Religion Trauma to Spirituality
Have you ever considered that life might offer more than just church? I respect all religions, but my experience includes fear tactics, manipulation, and a type of language used to recruit people into certain groups. I used to belong to a strict religious organization that made me feel judged, violated, and manipulated, leading to pain and division among my friends and family.
At 17, I was searching for spiritual hope. I was raised Catholic, explored Buddhism, and later converted to Christianity. I first attended a Christian church in Antioch, CA, when I was 16 but left after a traumatic incident involving a pastor. I then switched to a new church recommended by friends at age 17. This church is still active today, likely making many changes as the kids grew up.
When I attended that church, I was deeply involved. I listened to the Bible, pastors, and youth leaders who influenced my identity. We weren’t allowed to hold hands, date, or kiss anyone. I had a boyfriend, but living together was strictly prohibited. Being part of the LGBTQ+ community was also forbidden, and they weren't seen as "God's children." Despite my doubts, I continued to follow their teachings.

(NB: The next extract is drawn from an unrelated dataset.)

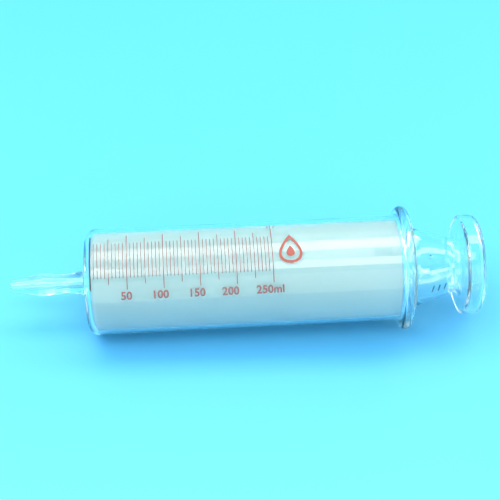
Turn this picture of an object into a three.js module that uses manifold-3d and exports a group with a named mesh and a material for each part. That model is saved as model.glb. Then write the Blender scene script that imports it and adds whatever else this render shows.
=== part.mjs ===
// A 250 ml all-glass oral syringe lying on its side, with its plunger fully home.
// Millimetres, +Z up. +X runs along the syringe's axis from the nozzle to the knob.
// The origin is on the table, under the middle of the syringe's overall length.
//
// Each turned piece is drawn as a half section: points are (station, radius), where the
// station is measured along the axis from the zero line of the printed scale.

import * as THREE from 'three';
import { mergeVertices } from 'three/addons/utils/BufferGeometryUtils.js';
import Module from 'manifold-3d';

// ---------------------------------------------------------------- driving dimensions

const SIDES = 48;               // facets round every turned piece
const JOIN_GAP = 0.3;           // clearance between two sections that are fused in reality
const SLIDE_GAP = 0.08;         // radial running clearance of the ground piston

// barrel
const BARREL_R = 30.25;         // outside
const BARREL_WALL = 2.2;
const BORE_R = BARREL_R - BARREL_WALL;
const FRONT_FACE = -3.6;        // outside face of the barrel's closed front
const FRONT_WALL = 2.5;
const SHOULDER_R = 5.6;         // rounding of the barrel's front corner
const FLANGE_R = 35.7;
const FLANGE_THICK = 6;
const FLANGE_REAR = 180.7;
const FLANGE_FILLET = 1.2;      // where the flange meets the tube, in front

// nozzle, an olive-shaped cone for a catheter or a tube
const NOZZLE_TIP = -46.9;
const NOZZLE_TIP_R = 3.55;
const CONE_MIDDLE = [-38, 4.85];
const OLIVE = [-28, 6.45];      // the fullest place, over which a tube is pushed
const WAIST = [-15.5, 5.4];
const NOZZLE_ROOT_R = 7.1;
const NOZZLE_FILLET = 2.9;      // where the nozzle meets the front face
const NOZZLE_BORE_TIP_R = 1.6;
const NOZZLE_BORE_R = 2.9;

// plunger
const PISTON_R = BORE_R - SLIDE_GAP;
const PLUNGER_WALL = 2;
const PISTON_CORNER_R = 3;
const PISTON_FRONT_THICK = 4;
const PISTON_INNER_CORNER = 1;  // bevel inside the front's corner
const GROUND_END = 173.4;       // rear end of the ground surface
const NECK_REAR_R = 15.6;
const VENT_R = 1;               // breathing hole in the neck's wall
const VENT_STATION = 191;
const VENT_TILT = 30;           // degrees the vent is turned from straight up towards -Y
const KNOB_R = 28.8;
const KNOB_REAR = 221.3;
const KNOB_UNDERSIDE = 210.4;
const KNOB_FILLET = 3.6;        // where the neck meets the knob's underside
const KNOB_RIM_R = 3.9;         // rounding of the knob's rear edge
const KNOB_LIP_R = 1.6;         // rounding of the knob's front edge
const KNOB_WALL = 2.6;
const KNOB_INNER_CORNER = 1;    // bevel inside the knob's rim
const KNOB_END_THICK = 3;

// where one fused section ends and the next begins
const NOZZLE_ROOT = FRONT_FACE - NOZZLE_FILLET - JOIN_GAP;
const NECK_REAR = KNOB_UNDERSIDE - KNOB_FILLET - JOIN_GAP;

// placement
const MIDDLE = (NOZZLE_TIP + KNOB_REAR) / 2;
const FACET_SHIFT = Math.PI / SIDES;                   // turns a flat facet to the bottom
const AXIS_HEIGHT = FLANGE_R * Math.cos(FACET_SHIFT);  // the flange rests on a flat facet

// ------------------------------------------------------------------------- materials

function glass(name, color, roughness, opacity) {
  const material = new THREE.MeshStandardMaterial({ color, roughness, metalness: 0 });
  material.name = name;
  material.transparent = true;
  material.opacity = opacity;
  return material;
}

const clearGlass = () => glass('clear_glass', 0xd8f2f4, 0.03, 0.35);
const groundGlass = () => glass('ground_glass', 0xdde9ea, 0.6, 0.85);

// --------------------------------------------------------------------------- helpers

// Points of an arc in the half section. Angles are in degrees, 0 towards +X, 90 outwards.
function arc(station, radius, size, fromDeg, toDeg, steps) {
  const points = [];
  for (let i = 0; i <= steps; i += 1) {
    const angle = THREE.MathUtils.degToRad(fromDeg + ((toDeg - fromDeg) * i) / steps);
    points.push([station + size * Math.cos(angle), radius + size * Math.sin(angle)]);
  }
  return points;
}

// A smooth line through a few points of the half section.
function smooth(points, steps) {
  const curve = new THREE.SplineCurve(points.map(([s, r]) => new THREE.Vector2(s, r)));
  return curve.getPoints(steps).map((p) => [p.x, p.y]);
}

// Turns a half section about the axis. The outline runs from the front, over the outside
// to the rear, and back inside; a solid piece starts and ends on the axis.
function turn(outline, closed) {
  const points = outline.map(([station, radius]) => new THREE.Vector2(radius, station));
  if (closed) {
    points.push(points[0].clone());
  }
  const geometry = new THREE.LatheGeometry(points, SIDES, FACET_SHIFT);
  geometry.rotateZ(-Math.PI / 2);
  return geometry;
}

const turnRing = (outline) => turn(outline, true);
const turnSolid = (outline) => turn(outline, false);

function toManifold(wasm, geometry) {
  const bare = geometry.clone();
  bare.deleteAttribute('normal');
  bare.deleteAttribute('uv');
  const merged = mergeVertices(bare, 1e-4);
  const vertProperties = new Float32Array(merged.attributes.position.array);
  const triVerts = new Uint32Array(merged.index.array);
  return new wasm.Manifold(new wasm.Mesh({ numProp: 3, vertProperties, triVerts }));
}

function fromManifold(solid) {
  const mesh = solid.getMesh();
  const geometry = new THREE.BufferGeometry();
  geometry.setAttribute('position', new THREE.BufferAttribute(mesh.vertProperties, 3));
  geometry.setIndex(new THREE.BufferAttribute(mesh.triVerts, 1));
  geometry.computeVertexNormals();
  return geometry;
}

function piece(name, geometry, material) {
  const mesh = new THREE.Mesh(geometry, material);
  mesh.name = name;
  return mesh;
}

// ---------------------------------------------------------------------------- barrel

function nozzle() {
  const outside = smooth([
    [NOZZLE_TIP, NOZZLE_TIP_R],
    CONE_MIDDLE,
    OLIVE,
    WAIST,
    [NOZZLE_ROOT, NOZZLE_ROOT_R],
  ], 14);
  const bore = [
    [NOZZLE_ROOT, NOZZLE_BORE_R],
    [OLIVE[0], NOZZLE_BORE_R],
    [NOZZLE_TIP, NOZZLE_BORE_TIP_R],
  ];
  return piece('nozzle', turnRing([...outside, ...bore]), clearGlass());
}

function barrelShoulder() {
  const front = FRONT_FACE - NOZZLE_FILLET;
  const cornerStation = FRONT_FACE + SHOULDER_R;
  const insideCorner = SHOULDER_R - BARREL_WALL;
  const insideFace = FRONT_FACE + FRONT_WALL;
  const outline = [
    ...arc(front, NOZZLE_ROOT_R + NOZZLE_FILLET, NOZZLE_FILLET, 270, 360, 4),
    ...arc(cornerStation, BARREL_R - SHOULDER_R, SHOULDER_R, 180, 90, 5),
    ...arc(insideFace + insideCorner, BORE_R - insideCorner, insideCorner, 90, 180, 4),
    [insideFace, NOZZLE_BORE_R],
    [front, NOZZLE_BORE_R],
  ];
  return piece('barrel_shoulder', turnRing(outline), clearGlass());
}

function barrelTube() {
  const front = FRONT_FACE + SHOULDER_R + JOIN_GAP;
  const rear = FLANGE_REAR - FLANGE_THICK - FLANGE_FILLET - JOIN_GAP;
  const outline = [
    [front, BARREL_R],
    [rear, BARREL_R],
    [rear, BORE_R],
    [front, BORE_R],
  ];
  return piece('barrel_tube', turnRing(outline), clearGlass());
}

function barrelFlange() {
  const rim = FLANGE_THICK / 2;
  const frontFace = FLANGE_REAR - FLANGE_THICK;
  const outline = [
    ...arc(frontFace - FLANGE_FILLET, BARREL_R + FLANGE_FILLET, FLANGE_FILLET, 270, 360, 3),
    ...arc(FLANGE_REAR - rim, FLANGE_R - rim, rim, 180, 0, 8),
    [FLANGE_REAR, BORE_R],
    [frontFace - FLANGE_FILLET, BORE_R],
  ];
  return piece('barrel_flange', turnRing(outline), clearGlass());
}

// --------------------------------------------------------------------------- plunger

function pistonFront() {
  const rear = PISTON_FRONT_THICK;
  const outline = [
    [0, 0],
    ...arc(PISTON_CORNER_R, PISTON_R - PISTON_CORNER_R, PISTON_CORNER_R, 180, 90, 4),
    [rear, PISTON_R],
    [rear, PISTON_R - PLUNGER_WALL],
    [PISTON_CORNER_R, PISTON_R - PLUNGER_WALL - PISTON_INNER_CORNER],
    [PISTON_CORNER_R, 0],
  ];
  return piece('piston_front', turnSolid(outline), groundGlass());
}

function pistonSleeve() {
  const front = PISTON_FRONT_THICK + JOIN_GAP;
  const inside = PISTON_R - PLUNGER_WALL;
  const outline = [
    [front, PISTON_R],
    [GROUND_END, PISTON_R],
    [GROUND_END, inside],
    [front, inside],
  ];
  return piece('piston_sleeve', turnRing(outline), groundGlass());
}

// The neck's outside line: a round shoulder out of the piston, then a long taper.
const NECK_LINE = [
  [GROUND_END + JOIN_GAP, PISTON_R],
  [178, 26.3],
  [185.5, 22.3],
  [195.5, 19.6],
  [202.5, 17.5],
  [NECK_REAR, NECK_REAR_R],
];

function plungerNeck(wasm) {
  const outside = smooth(NECK_LINE, 12);
  const inside = outside.map(([station, radius]) => [station, radius - PLUNGER_WALL]).reverse();
  const wall = toManifold(wasm, turnRing([...outside, ...inside]));
  const vent = new THREE.CylinderGeometry(VENT_R, VENT_R, KNOB_R, 12);
  vent.translate(0, KNOB_R / 2, 0);
  vent.rotateX(Math.PI / 2 + THREE.MathUtils.degToRad(VENT_TILT));
  vent.translate(VENT_STATION, 0, 0);
  const pierced = wall.subtract(toManifold(wasm, vent));
  return piece('plunger_neck', fromManifold(pierced), clearGlass());
}

function plungerKnob() {
  const front = KNOB_UNDERSIDE - KNOB_FILLET;
  const rear = KNOB_REAR - KNOB_END_THICK - JOIN_GAP;
  const rimStation = KNOB_REAR - KNOB_RIM_R;
  const rearAngle = THREE.MathUtils.radToDeg(Math.acos((rear - rimStation) / KNOB_RIM_R));
  const insideFace = KNOB_UNDERSIDE + KNOB_WALL;
  const insideR = KNOB_R - KNOB_WALL;
  const outline = [
    ...arc(front, NECK_REAR_R + KNOB_FILLET, KNOB_FILLET, 270, 360, 5),
    ...arc(KNOB_UNDERSIDE + KNOB_LIP_R, KNOB_R - KNOB_LIP_R, KNOB_LIP_R, 180, 90, 4),
    ...arc(rimStation, KNOB_R - KNOB_RIM_R, KNOB_RIM_R, 90, rearAngle, 2),
    [rear, insideR],
    [insideFace + KNOB_INNER_CORNER, insideR],
    [insideFace, insideR - KNOB_INNER_CORNER],
    [insideFace, NECK_REAR_R + KNOB_FILLET],
    [front, NECK_REAR_R - PLUNGER_WALL],
  ];
  return piece('plunger_knob', turnRing(outline), clearGlass());
}

function knobEnd() {
  const front = KNOB_REAR - KNOB_END_THICK;
  const rimStation = KNOB_REAR - KNOB_RIM_R;
  const startAngle = THREE.MathUtils.radToDeg(Math.acos((front - rimStation) / KNOB_RIM_R));
  const outline = [
    [front, 0],
    ...arc(rimStation, KNOB_R - KNOB_RIM_R, KNOB_RIM_R, startAngle, 0, 4),
    [KNOB_REAR, 0],
  ];
  return piece('knob_end', turnSolid(outline), clearGlass());
}

// -------------------------------------------------------------------------- assembly

const wasm = await Module();
wasm.setup();

const barrel = new THREE.Group();
barrel.add(nozzle(), barrelShoulder(), barrelTube(), barrelFlange());

const plunger = new THREE.Group();
plunger.add(pistonFront(), pistonSleeve(), plungerNeck(wasm), plungerKnob(), knobEnd());

const syringe = new THREE.Group();
syringe.add(barrel, plunger);
syringe.position.set(-MIDDLE, 0, AXIS_HEIGHT);

export default syringe;
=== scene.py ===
"""A 250 ml all-glass oral syringe lying on a pale table, its plunger fully home.

The glass is turned from half sections round the syringe's axis: the barrel with its nozzle and
finger flange, and the hollow plunger with its ground piston, neck and knob. The enamel print is
laid out flat and wrapped onto the glass. Half sections are drawn in (station, radius), where a
station is a place along the axis.
"""

import logging
import math
from collections.abc import Iterable, Sequence
from dataclasses import dataclass
from enum import Enum

import bmesh
import bpy
from bmesh.types import BMesh, BMVert
from bpy.types import ID, Material, Node, NodeOutputs, NodeSocket, NodeTree, Object
from mathutils import Matrix, Vector


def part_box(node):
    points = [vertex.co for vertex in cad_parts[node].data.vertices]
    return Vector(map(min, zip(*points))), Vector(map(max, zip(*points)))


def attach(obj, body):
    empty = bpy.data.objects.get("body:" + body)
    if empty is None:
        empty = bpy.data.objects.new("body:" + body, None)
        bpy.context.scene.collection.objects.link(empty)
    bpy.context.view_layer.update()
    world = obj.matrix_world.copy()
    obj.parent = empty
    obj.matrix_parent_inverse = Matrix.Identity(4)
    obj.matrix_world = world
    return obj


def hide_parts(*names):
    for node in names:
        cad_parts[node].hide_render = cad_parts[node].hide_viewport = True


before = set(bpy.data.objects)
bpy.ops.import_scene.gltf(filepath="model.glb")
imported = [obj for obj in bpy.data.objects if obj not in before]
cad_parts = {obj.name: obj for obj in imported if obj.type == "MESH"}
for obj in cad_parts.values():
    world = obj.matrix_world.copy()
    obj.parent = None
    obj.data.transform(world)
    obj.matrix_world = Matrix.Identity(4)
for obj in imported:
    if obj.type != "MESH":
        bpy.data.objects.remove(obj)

LOG = logging.getLogger("oral_syringe")

MM = 0.001
SIDES = 192  # steps round a turned piece
CAD_SIDES = 48  # facets round the frame's turned nodes
SKIN = 0.02 * MM  # the thinnest gap left between two surfaces
LETTER_STEPS = 4  # steps along each bend of a letter
TOUCHING = 0.001 * MM  # points of an outline closer than this are one
WELD = 0.01 * MM  # points of a letter closer than this are one
CRISP_ANGLE = math.radians(50)  # edges that turn further than this stay crisp

Point = tuple[float, float]
Span = tuple[float, float]  # the lowest and the highest value
Triple = tuple[float, float, float]
Colour = Triple


class Body(Enum):
    """The two loose pieces of the syringe, by the frame's body names."""

    BARREL = "barrel"
    PLUNGER = "plunger"


class Slot(Enum):
    """The record's material slots."""

    CLEAR = "clear_glass"
    GROUND = "ground_glass"
    SCALE = "scale_print"
    SIGN = "sign_print"


# ---- frame measures


def front_of(node: str) -> float:
    """Return the station of a node's end towards the nozzle."""
    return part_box(node)[0].x


def rear_of(node: str) -> float:
    """Return the station of a node's end towards the knob."""
    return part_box(node)[1].x


def radius_of(node: str) -> float:
    """Return the outside radius of a turned node, from the distance between its facets."""
    low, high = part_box(node)
    return (high.z - low.z) / 2 / math.cos(math.pi / CAD_SIDES)


def axis_height() -> float:
    """Return how high the syringe's axis lies over the origin."""
    low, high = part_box("barrel_tube")
    return (low.z + high.z) / 2


# ---- half sections
# In an outline, the last number of each arc and line is its count of steps.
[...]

One day, one of the pastors' daughters started dating, and soon the other pastors' and youth leaders' kids followed. Suddenly, the rules changed. We could hold hands, date, and even kiss. I was surprised but didn’t think much of it until an old friend expressed how wrong it felt to him. He left and never returned. At first, I got mad at him and defended the church. However, I began to notice more changes, and the connection I once felt started to fade. It felt off and dark. The people I knew were gone, replaced by new faces in the church.
Things were getting strange. So, I decided to go on a spiritual journey to reconnect with myself and God. During my healing process, I learned that it wasn’t the church, a book, or a statue that brought me closer to God; it was my own spirit and relationship with Him that helped me understand what is true and good. I started helping a church member heal, and she was very happy, even sharing her joy with the church about the improvements in her life. Then, Jenny introduced her to reiki. I was afraid to mention it because I knew the church might ridicule me. But the person I helped was eager to try it.
I was really happy for them. But a few hours later, I got a message that brought back feelings of rejection and reminded me why I left the Christian church. I was shocked and cried, thinking, “This person was so happy and healing... how could they take that away from her?” In that moment, I realized the true value of my faith with God compared to what the organization provided. Once I learned to forgive and move on, I started meeting others who had also left the organization and experienced the same pain.
After that experience, I realized I would never go back to that organization. I learned that if you lose yourself and forget to love yourself, relying on a church for peace, it’s time to heal from your past. Trust yourself and the universe. Change only for you, not for others.